In our text today we see that Jesus is the pattern of missions. He sends us out in exactly the same way as the Father sent Him [John 20:21]. The word “missionary” is not found in the Bible, but comes from the Latin word ‘missio’ meaning “an act of sending.” A missionary therefore is simply someone who is sent out. Confusion has arisen because the word missionary has been mostly linked to those who go overseas, but over the years that has changed. As the world has increasingly become a global village people have moved from lands where Christian missionaries were formerly sent to the lands where those missionaries came from. It is just as relevant to say that someone is a missionary who is called and sent to the Immigrant community of Leicester, or the student community in Birmingham as much as someone who brings the gospel to people living overseas. It must also be clearly stated that there are still many areas of the world where people are unreached with the gospel, and it is necessary for people to be sent out to reach those people.

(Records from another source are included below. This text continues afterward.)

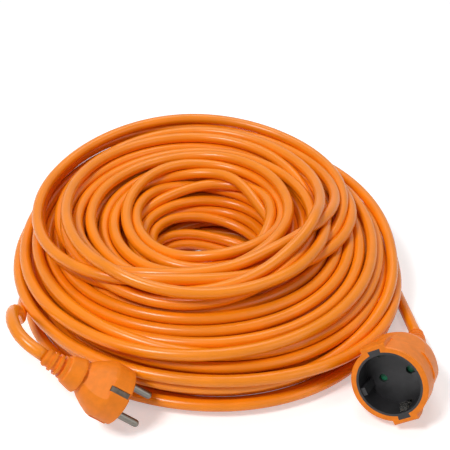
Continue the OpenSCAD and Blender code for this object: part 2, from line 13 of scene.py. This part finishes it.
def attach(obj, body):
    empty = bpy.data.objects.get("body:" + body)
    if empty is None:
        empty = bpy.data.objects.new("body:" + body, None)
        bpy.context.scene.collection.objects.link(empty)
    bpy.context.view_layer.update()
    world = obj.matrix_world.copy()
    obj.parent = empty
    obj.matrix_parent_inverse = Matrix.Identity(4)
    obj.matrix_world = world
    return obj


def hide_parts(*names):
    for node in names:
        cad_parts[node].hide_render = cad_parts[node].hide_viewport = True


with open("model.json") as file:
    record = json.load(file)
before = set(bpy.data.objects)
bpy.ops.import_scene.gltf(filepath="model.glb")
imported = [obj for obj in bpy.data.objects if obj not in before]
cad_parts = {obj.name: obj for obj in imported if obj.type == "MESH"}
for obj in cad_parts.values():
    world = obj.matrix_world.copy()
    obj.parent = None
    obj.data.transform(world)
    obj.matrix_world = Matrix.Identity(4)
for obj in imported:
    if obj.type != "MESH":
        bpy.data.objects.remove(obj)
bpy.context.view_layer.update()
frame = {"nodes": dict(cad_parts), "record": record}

nodes = frame["nodes"]
mounts = {m["name"]: m for m in frame["record"]["mounts"]}

# ---------- sizes ----------

CORD_D = 0.008
CORD_R = CORD_D / 2

# Half section of the heap: a quarter ellipse outside, a flat top, a rounded lip and the hole.
OUTER_R, SHOULDER_R, TOP_Z = 0.136, 0.099, 0.067
LIP_R, LIP_ROUND, HOLE_R, HOLE_Z = 0.067, 0.010, 0.037, 0.004

# Heights grow by this share for each metre towards the back.
LEAN = 1.72

# Turns: full ones, and the part of a turn from where the plug's lead comes in.
FULL_TURNS = 72
START_DEG = 185
STATIONS = 72

# Layers from the outside in, shrunk towards the heart: scale and number of turns. Then the
# turns that lie on the floor.
HEART = (0.087, CORD_R)
LAYERS = [(1.0, 24), (0.84, 17), (0.68, 11), (0.52, 8), (0.36, 3)]
FLOOR_ROW = 9
FLOOR_INSET = 0.009

# In cord diameters: ways up the outline of the first turn and of the socket's last one, height
# of an inner layer over the floor turns, and what it leaves free at its end in the hole.
FIRST_TURN, LAST_TURN = 2.06, 1.06
LAYER_RISE, LAYER_REST = 1.4, 1.1

# The higher a turn lies, the further its middle is off the coil's axis.
TOP_SHIFT = (-0.015, 0.003)
SHIFT_POWER = 2.5

# Hand winding: turns of the outer layer that swap places, by up to so many; a sway along the
# cord, by wave lengths in turns; and each turn's own middle and tilt, less in inner layers.
SEED = 5
SWAP = 2.1
SWAY = 0.002
SWAY_TURNS = (0.34, 0.61, 1.3, 2.7)
STRAY = 0.0035
INNER_STRAY = 0.3

# Stations to either side over which the cord's way from turn to turn is rounded off.
EASE = 24

# Turns of the shoulder that cut in over the front of the ring. Turns are counted in the order
# in which the cord fills its places.
CUT_TURNS = (5.2, 8.6)
CUT_IN, CUT_RISE = 0.030, 0.010
CUT_DEG, CUT_HALF_DEG = -80, 70

# Turns in the hole, drawn together high at its front left.
HOLE_TURNS = (12.5, 21.5)
GATHER_AT = (0.050, 0.052)
GATHER_SHARE = 0.62
GATHER_DEG, GATHER_HALF_DEG = 215, 85

# Lowest turns in the hole, which cross its bottom at the back.
BOTTOM_TURNS = (18.6, 23.4)
BOTTOM_IN = 0.014
BOTTOM_DEG, BOTTOM_HALF_DEG = 80, 75

# Pushing turns apart: rounds in all, and the last ones, without pull to where a turn was meant
# to lie. Each turn takes its share of an overlap; the shifts are evened out over neighbours one
# station and several stations off, by one amount at first and a smaller one in the last rounds.
ROUNDS = 440
CALM_ROUNDS = 140
TOUCH = 1.015 * CORD_D
PUSH_SHARE = 0.45
PULL = 0.05
EVEN_NEXT = (0.4, 0.2)
EVEN_WIDE = (0.1, 0.03)
WIDE_STATIONS = 3

# Joins of coil and free ends: points drawn into line to either side, and how often.
PLUG_JOIN, SOCKET_JOIN = 6, 5
JOIN_ROUNDS = 20

# The cord's free ends, given point by point, from the plug's relief and from the socket's relief.
PLUG_ROUTE = [
    (-0.1077, -0.142, 0.0622), (-0.115, -0.1358, 0.0652), (-0.1206, -0.1262, 0.0662),
    (-0.1238, -0.1152, 0.0642), (-0.1254, -0.1048, 0.0594), (-0.1264, -0.0954, 0.0516),
    (-0.1278, -0.0876, 0.0426), (-0.1296, -0.0802, 0.0328), (-0.132, -0.069, 0.0235),
    (-0.135, -0.057, 0.0195), (-0.1372, -0.043, 0.0182), (-0.1375, -0.030, 0.018),
    (-0.136, -0.017, 0.0179),
]
SOCKET_ROUTE = [
    (0.142, -0.055, 0.0066), (0.1412, -0.042, 0.005), (0.1388, -0.029, 0.0043),
    (0.1366, -0.017, 0.0041),
]

# Bends of the strain reliefs: station on the axis, radius, angle, direction round the axis.
PLUG_BEND = (-0.042, 0.034, 20, -60)
SOCKET_BEND = (-0.062, 0.055, 24, 132.6)

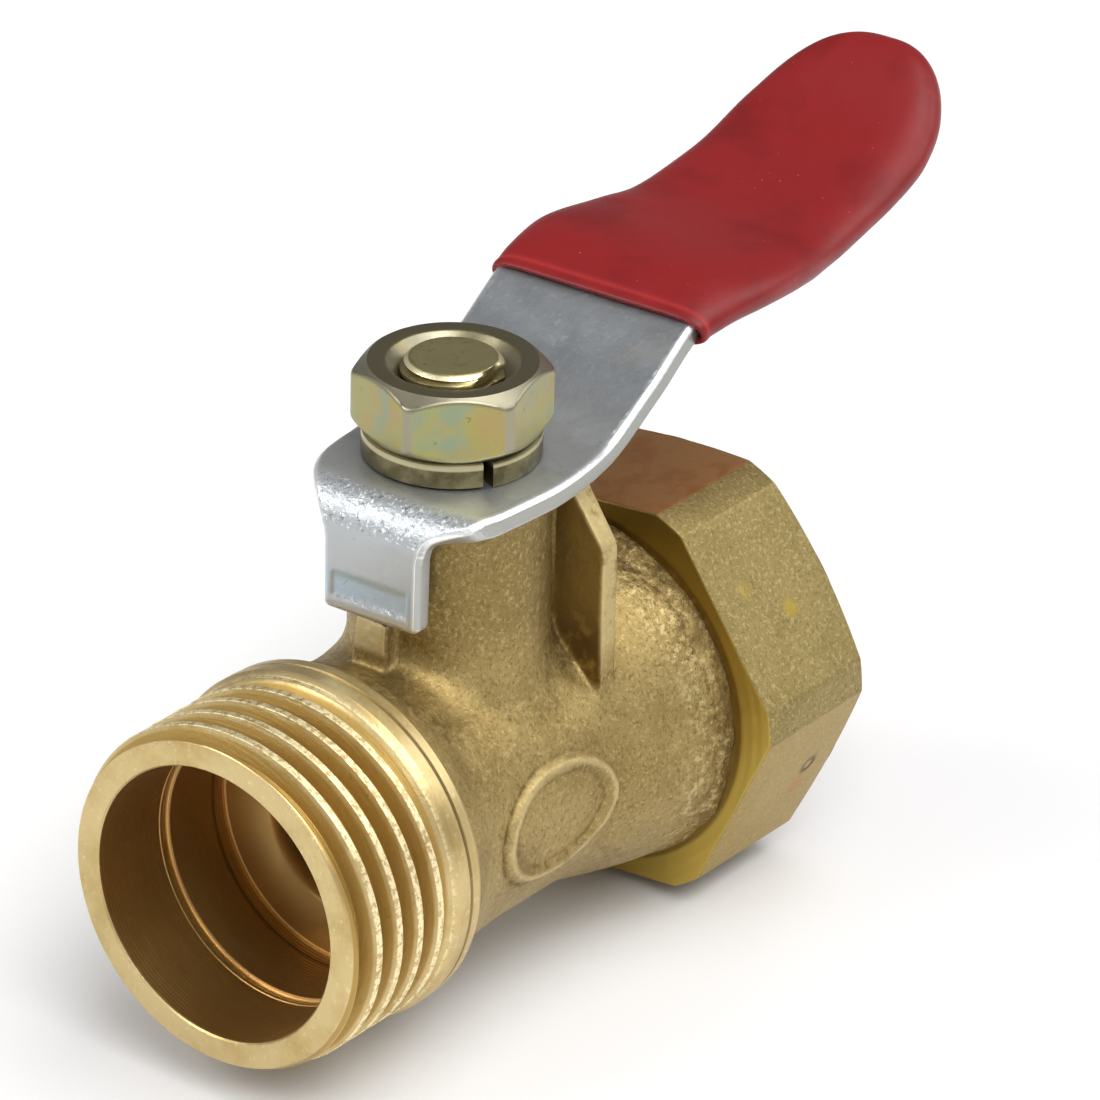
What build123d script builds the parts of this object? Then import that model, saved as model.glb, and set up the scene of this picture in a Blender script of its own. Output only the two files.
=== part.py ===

When Jesus referred to the Father sending Him, He was referring to being sent from heaven to earth, to seek and to save those who were lost. In the same way Jesus sends us out, and so over the next few days I will seek to specifically answer the question, “How did the Father send Jesus?”


Why do you think it is important that we understand how the Father sent Jesus?

Why did Israel fail to fulfil the mission that God gave them? Why is that a warning to us? How would you explain what it means to be a “Christian missionary?”